James McCarthy has been chosen as the ninth president of Suffolk University in Boston.
He comes to Suffolk University from Baruch College of the City University of New York, where he has been provost and senior vice president since 2007. He led Baruch College’s 2010 reaccreditation effort and used the process to review accomplishments and plan for new challenges at the public, urban university. More recently, he headed the College’s effort to develop a new five-year strategic plan.
As provost, McCarthy was the chief academic officer for Baruch, which has more than 18,000 students and 500 faculty. The institution offers undergraduate and graduate education through its Zicklin School of Business, Weissman School of Arts and Sciences, and School of Public Affairs.
McCarthy previously was dean of the School of Health and Human Services and professor of Health Management and Policy at the University of New Hampshire. He also has served as director of the Center for Population and Family Health at Columbia University and as the Heilbrunn Professor of Public Health in Columbia’s School of Public Health; assistant and associate professor of Population Dynamics at The Johns Hopkins School of Public Health; and assistant and associate professor of Sociology and director of the Hopkins Population Center. He has been on staff at Princeton University, the International Statistical Institute London and Trinity College Dublin. McCarthy, a sociologist, has worked and conducted research in Latin America, the Middle East, Africa, Europe and the United States and has published widely on community, adolescent and reproductive health issues.

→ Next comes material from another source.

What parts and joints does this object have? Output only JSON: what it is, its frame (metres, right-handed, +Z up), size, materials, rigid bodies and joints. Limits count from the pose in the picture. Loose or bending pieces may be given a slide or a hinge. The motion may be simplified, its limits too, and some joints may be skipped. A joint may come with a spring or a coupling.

He holds a Ph.D. from Princeton University, an M.A. from Indiana University and an A.B. from the College of the Holy Cross.

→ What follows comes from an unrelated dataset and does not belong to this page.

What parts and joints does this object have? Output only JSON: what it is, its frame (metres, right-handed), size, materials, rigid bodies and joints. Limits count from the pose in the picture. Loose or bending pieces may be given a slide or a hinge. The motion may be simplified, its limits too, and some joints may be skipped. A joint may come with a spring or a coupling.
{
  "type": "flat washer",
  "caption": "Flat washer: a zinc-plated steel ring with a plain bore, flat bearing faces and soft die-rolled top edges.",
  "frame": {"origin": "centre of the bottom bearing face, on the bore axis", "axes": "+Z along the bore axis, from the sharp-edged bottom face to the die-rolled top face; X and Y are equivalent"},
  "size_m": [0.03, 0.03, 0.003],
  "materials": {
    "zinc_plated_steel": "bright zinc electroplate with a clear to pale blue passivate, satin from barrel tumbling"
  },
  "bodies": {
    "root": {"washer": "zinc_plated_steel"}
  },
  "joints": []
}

McCarthy has been involved in a variety of organizations outside of academia. He is on the board of directors of the Alan Guttmacher Institute and has served as chair. He served on the National Board of the Planned Parenthood Federation of America and its CEO Search Committee and on the boards of several New Hampshire organizations, including the Manchester Community Health Center, the Foundation for Healthy Communities and the New Hampshire Area Health Education Council. He was director of the Health Promotion and Disease Prevention Task Force of the New Hampshire Citizen’s Health Initiative. In 2009, 2010 and 2011, the Irish Voice named him to the “Irish Education 100” honor roll, which recognizes the 100 top Irish-Americans in U.S. higher education.